Les deux individus du Bronze Moyen de la région Égéenne du site de Logkas Elati sont très différents. Ils se regroupent à part des individus du Bronze Ancien de la même région dans la PCA ci-dessus, proche de la population Grecque actuelle. Dans l'analyse avec le logiciel ADMIXTURE, ils possèdent plus de composante jaune EHG (entre 26 et 34%) que leurs prédécesseurs (2 à 6%). Ces individus possèdent environ 58% de leur ascendance issue de la population néolithique de la région Égéenne. Le reste est un mélange EHG/CHG dans des proportions qui sont compatibles avec un flux de gènes en provenance des Steppes. Ainsi ces deux individus de Logkas Elati peuvent être modélisés comme issus d'un mélange génétique entre une population Néolithique (53%) et une population des Steppes du Bronze Ancien/Moyen (EMBA) (47%) ou une population Néolithique (38%) et une population des Steppes du Bronze Moyen/Final (MLBA) (62%) consistant avec une très forte contribution des Steppes. Ce flux de gènes en provenance des Steppes est daté autour de 2300 av. JC. Comme ce flux de gènes est absent de Sardaigne ou de Crête il semble que cette population n'a pas traversé la mer.

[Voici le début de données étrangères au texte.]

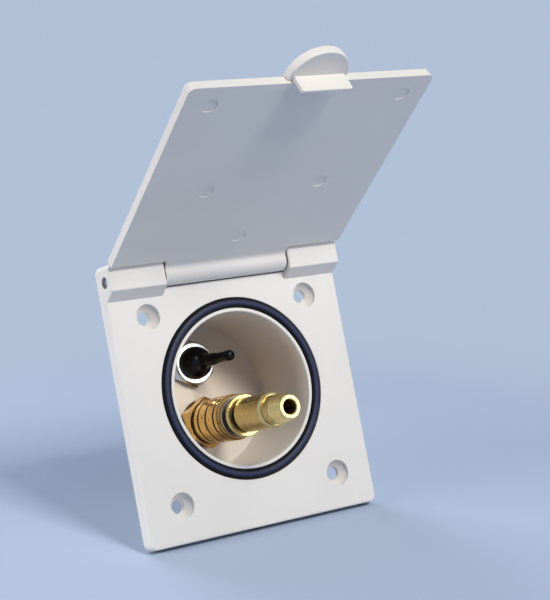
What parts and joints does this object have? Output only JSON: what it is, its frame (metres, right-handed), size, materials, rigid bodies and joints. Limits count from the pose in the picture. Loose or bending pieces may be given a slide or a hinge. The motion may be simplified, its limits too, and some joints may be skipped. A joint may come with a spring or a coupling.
{
  "type": "deck outlet box with hinged lid",
  "caption": "Square flush-mount deck outlet box with a hinged snap lid, sealed round cup, booted toggle switch and brass quick coupling with hose plug.",
  "frame": {"origin": "on the round cup's axis, at the flange's back (seat) face", "axes": "+X along the hinge, +Y into the deck or bulkhead along the cup's axis, +Z from the cup's axis towards the hinge"},
  "size_m": [0.11, 0.1874, 0.173],
  "materials": {
    "white_plastic": "semi-gloss white moulding",
    "seal_rubber": "smooth black",
    "boot_rubber": "soft satin black",
    "brass": "turned, bright",
    "nickel": "nickel plate, bright",
    "steel": "stainless, drawn",
    "case_plastic": "moulded black",
    "contact_brass": "stamped, tinned",
    "fibre": "vulcanised fibre"
  },
  "bodies": {
    "box": {"housing": "white_plastic", "lid_seal": "seal_rubber", "hinge_pin": "steel", "coupling_body": "brass", "coupling_gasket": "fibre", "coupling_back_washer": "brass", "coupling_back_nut": "brass", "supply_hose_tail": "brass", "plug_seal": "seal_rubber", "locking_balls": "steel", "sleeve_spring": "steel", "sleeve_stop_ring": "steel", "switch_bushing": "nickel", "switch_frame": "steel", "switch_case": "case_plastic", "switch_terminals": "contact_brass", "terminal_screws": "nickel", "switch_nut": "nickel", "keyed_washer": "nickel", "boot_gasket": "seal_rubber", "boot_nut": "nickel", "toggle_boot": "boot_rubber"},
    "lid": {"lid": "white_plastic"},
    "toggle": {"toggle_lever": "nickel", "lever_boot": "boot_rubber"},
    "rocker": {"contact_rocker": "contact_brass"},
    "sleeve": {"coupling_sleeve": "brass"},
    "plug": {"hose_plug": "brass"}
  },
  "joints": [
    {"name": "lid_hinge", "type": "hinge", "parent": "box", "child": "lid", "pos_m": [0, -0.007, 0.0505], "axis": [1, 0, 0], "range_deg": [0, 120]},
    {"name": "toggle_tilt", "type": "hinge", "parent": "box", "child": "toggle", "pos_m": [-0.0008, 0.0327, 0.0149], "axis": [0, 0, 1], "range_deg": [-28, 0]},
    {"name": "rocker_tilt", "type": "hinge", "parent": "box", "child": "rocker", "pos_m": [-0.0008, 0.04735, 0.0149], "axis": [0, 0, 1], "range_deg": [0, 16]},
    {"name": "sleeve_slide", "type": "slide", "parent": "box", "child": "sleeve", "axis": [0, 1, 0], "range_m": [0, 0.0025], "stiffness_N_per_m": 1500, "springref_m": -0.003, "deforming": ["sleeve_spring"]},
    {"name": "plug_pull", "type": "slide", "parent": "box", "child": "plug", "axis": [0, -1, 0], "range_m": [0, 0.3]}
  ],
  "couplings": [
    {"joint": "rocker_tilt", "follows": "toggle_tilt", "ratio": -0.57143},
    {"joint": "plug_pull", "follows": "lid_hinge", "m_per_rad": 0.14323}
  ]
}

La comparaison des autosomes et des chromosomes X montre que le flux de gènes en provenance du Caucase/Iran au Néolithique n'est pas biaisé sexuellement. A l'inverse un des individus de Logkas Elati ne possède pas d’ascendance des Steppes sur son chromosome X alors qu'il possède entre 25 et 52% d'ascendance des steppes sur ses autosomes suggérant que le flux de gènes issu des steppes est beaucoup plus masculin que féminin, en accord avec les publications précédentes ailleurs en Europe.

Les Mycéniens analysés dans une étude précédente sont encore différents. En plus des scénarios proposés dans l'étude préxcédente, les Mycéniens peuvent également être modélisé comme issu d'un mélange génétique entre une population proche des anciens individus de Logkas Elati et une population Égéenne de l'Âge du Bronze Ancien.

Enfin les anciens individus de cette étude présente des yeux marrons, des cheveux bruns et une peau sombre. Ils sont intolérants au lactose.